O líder de torcida organizada do Atlético Clube Goianiense, Mauro Batista, não acha justo jogar todo o contexto da criminalidade em cima das torcidas de futebol. Essa falta de punição acaba atraindo para dentro de nossas torcidas organizadas pessoas de má intenção que utilizam das mesmas para promoverem a criminalidade. Segundo o líder de torcida, é de causar indignação o fato de colocar a culpa em pessoas que, gostariam que o estádio fosse apenas um local de lazer.

Opinião

Não cabe atribuir as causas da violência, exclusivamente, às questões de classe social ou fatores econômicos. porque quem produz a violência, não é só a pessoa de baixo poder aquisitivo, pobre, negro ou mestiço. Na composição de uma “torcida” participam pessoas que respondem a processos criminais, viciados, estudantes, trabalhadores das mais diversas profissões, pais de família, mulheres, jovens. 

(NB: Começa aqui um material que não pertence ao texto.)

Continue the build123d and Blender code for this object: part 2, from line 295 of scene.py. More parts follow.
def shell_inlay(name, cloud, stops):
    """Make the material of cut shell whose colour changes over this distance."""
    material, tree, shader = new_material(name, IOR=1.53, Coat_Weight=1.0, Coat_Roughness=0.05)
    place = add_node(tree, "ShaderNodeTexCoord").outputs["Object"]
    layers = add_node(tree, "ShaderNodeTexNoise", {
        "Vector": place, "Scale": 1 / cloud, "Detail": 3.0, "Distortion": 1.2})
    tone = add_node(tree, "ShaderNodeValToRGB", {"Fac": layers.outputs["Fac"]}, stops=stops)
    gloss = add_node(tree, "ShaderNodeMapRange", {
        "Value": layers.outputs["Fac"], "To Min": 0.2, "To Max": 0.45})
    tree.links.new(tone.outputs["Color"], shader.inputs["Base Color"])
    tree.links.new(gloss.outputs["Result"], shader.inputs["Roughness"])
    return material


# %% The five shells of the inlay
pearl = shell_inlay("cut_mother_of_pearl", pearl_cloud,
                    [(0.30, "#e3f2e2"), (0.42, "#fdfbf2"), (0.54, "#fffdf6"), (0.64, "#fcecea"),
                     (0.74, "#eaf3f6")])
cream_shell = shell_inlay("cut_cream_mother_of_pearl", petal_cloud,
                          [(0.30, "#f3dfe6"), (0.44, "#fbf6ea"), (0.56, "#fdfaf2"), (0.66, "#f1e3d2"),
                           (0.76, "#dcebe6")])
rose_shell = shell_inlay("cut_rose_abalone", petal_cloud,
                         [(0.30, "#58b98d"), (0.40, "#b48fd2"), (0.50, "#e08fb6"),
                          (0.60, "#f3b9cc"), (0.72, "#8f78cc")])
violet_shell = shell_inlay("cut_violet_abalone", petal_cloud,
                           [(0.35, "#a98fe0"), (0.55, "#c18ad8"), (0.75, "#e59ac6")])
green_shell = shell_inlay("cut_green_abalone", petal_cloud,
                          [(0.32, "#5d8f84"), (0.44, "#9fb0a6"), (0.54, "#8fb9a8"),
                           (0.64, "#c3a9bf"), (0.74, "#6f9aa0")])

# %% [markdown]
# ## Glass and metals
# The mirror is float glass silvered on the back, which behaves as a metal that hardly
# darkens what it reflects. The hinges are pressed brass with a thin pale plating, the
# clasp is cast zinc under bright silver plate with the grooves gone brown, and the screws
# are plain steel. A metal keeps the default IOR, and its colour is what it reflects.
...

Pode-se dizer que os sócios das “organizadas” são pessoas normais que gostam de futebol, e vão aos estádios de futebol pela diversão, pela viagem, pela bebida, pela excitação do jogo e, até, pelo prazer de atos de violência.

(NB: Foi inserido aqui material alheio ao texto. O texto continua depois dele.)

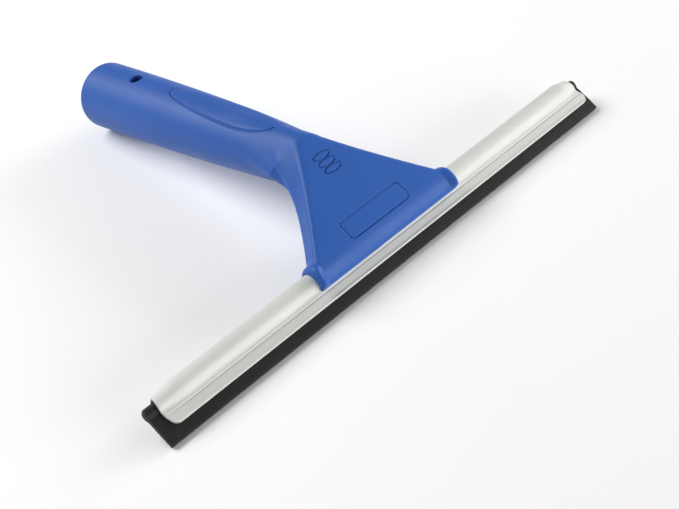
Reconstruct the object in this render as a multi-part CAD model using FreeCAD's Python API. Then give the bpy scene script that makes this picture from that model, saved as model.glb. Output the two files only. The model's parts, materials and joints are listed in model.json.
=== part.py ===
import FreeCAD, Part
import math
import os

from FreeCAD import Vector

# Window squeegee: a rubber strip in an aluminium channel, held by a hollow plastic handle.
# Everything is drawn in the handle's own frame: X along the blade, Y along the grip towards the
# pole end, Z up, with the origin in the middle of the channel.  The last step lays it down as it
# rests on a table, on its rubber edge and the rim of the grip, with +Z up and the origin under
# the middle of the whole.

# ---- driving dimensions, millimetres and degrees -------------------------------------------------
BLADE_ANGLE = 37.4          # between the grip's axis and the plane of the blade

RUBBER_LENGTH = 254.0
RUBBER_EDGE = -14.0         # height of the wiping edge in the blade's plane
BEAD_HEIGHT = 1.0           # height of the bead's centre
BEAD_R = 2.6
WEB_HALF = 1.45             # half thickness of the strip inside the channel
EDGE_HALF = 1.05            # half thickness at the wiping edge

CHANNEL_LENGTH = 249.4
CHANNEL_WALL = 1.05
CHANNEL_LOW = -9.3          # height of the channel's lower lips
BELL_R = 5.0
BELL_HEIGHT = 1.65
JAW_HALF = 2.8              # half thickness over the jaws
SHOULDER_R = 3.0            # hollow curve from bell to jaw
CRIMP_LENGTH = 9.5
CRIMP_R = 4.2
CRIMP_HEIGHT = 1.3
CHANNEL_CORNER_R = 3.5

GRIP_AXIS = 26.05           # height of the grip's axis over the channel
GRIP_END = 185.7
GRIP_END_R = 15.95
GRIP_MID = 116.0
GRIP_MID_R = 15.04
GRIP_NECK = 46.4
GRIP_NECK_R = 12.3
GRIP_START = 14.0           # where the round bar has vanished inside the head
RIM_R = 3.0

SOCKET_R = 11.5
SOCKET_DEPTH = 60.0
SOCKET_CHAMFER = 0.8
CORE_R = 9.5                # tapered hollow beyond the socket
CORE_END_R = 6.5
CORE_DEPTH = 112.0
LOCK_HOLE_R = 3.25
LOCK_HOLE_FROM_END = 33.7

FACE = 8.4                  # front of the flat head, in front of the blade's plane
BACK = -1.0                 # back of the flat head
COLLAR_LENGTH = 79.6
COLLAR_LOW = -3.7
COLLAR_R = 7.4
COLLAR_BEVEL_TOP = 3.4
COLLAR_LOW_FRONT = 5.1      # front of the collar's lower edge
COLLAR_END_ROUND = 1.2
COLLAR_CLEARANCE = 0.05
HEAD_LOW = 2.0              # the flat head runs from here, inside the collar, up to the neck
HEAD_TOP = 52.0
FACE_HALF_AT_ZERO = 40.8    # half width of the face, carried down to the channel's middle
FACE_TAPER = 0.72           # half width lost per millimetre of height
FLARE = (1.2, 1.6, 2.6, 4.4, 6.4)   # how far the back of the head is wider, from low to high


def grip_radius(y):
    """Radius of the grip's outline, a long arc through three named points."""
    low = (y - GRIP_MID) * (y - GRIP_END) / ((GRIP_NECK - GRIP_MID) * (GRIP_NECK - GRIP_END))
    mid = (y - GRIP_NECK) * (y - GRIP_END) / ((GRIP_MID - GRIP_NECK) * (GRIP_MID - GRIP_END))
    end = (y - GRIP_NECK) * (y - GRIP_MID) / ((GRIP_END - GRIP_NECK) * (GRIP_END - GRIP_MID))
    return low * GRIP_NECK_R + mid * GRIP_MID_R + end * GRIP_END_R


def face_half(height):
    """Half width of the flat face at a height in the blade's plane."""
    return FACE_HALF_AT_ZERO - FACE_TAPER * height


def to_handle_frame(shape):
    """Blade shapes are drawn with Y up the blade and Z to its front, then tipped to the grip."""
    shape.rotate(Vector(0, 0, 0), Vector(1, 0, 0), BLADE_ANGLE)
    return shape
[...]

A violência entre torcidas no Brasil não pode ser analisado isoladamente. O esvaziamento político do sujeito social, especialmente entre os jovens, contribui para a formação de uma “sociedade atomizada”, onde os indivíduos se sentem desconectados das estruturas sociais e políticas que deveriam representar seus interesses e demandas. 

Nesse sentido, observa-se que os atos de violência são um reflexo desses acontecimentos e circulam além das questões de classe social ou de efeitos do econômico, ou seja, no novo sujeito social, no caso o “torcedor organizado”, o prazer gerado pela prática de violência podem ser elementos importantes na interpretação do comportamento dos jovens que se tornam cada vez mais esvaziado de sua capacidade de ser sujeito coletivo.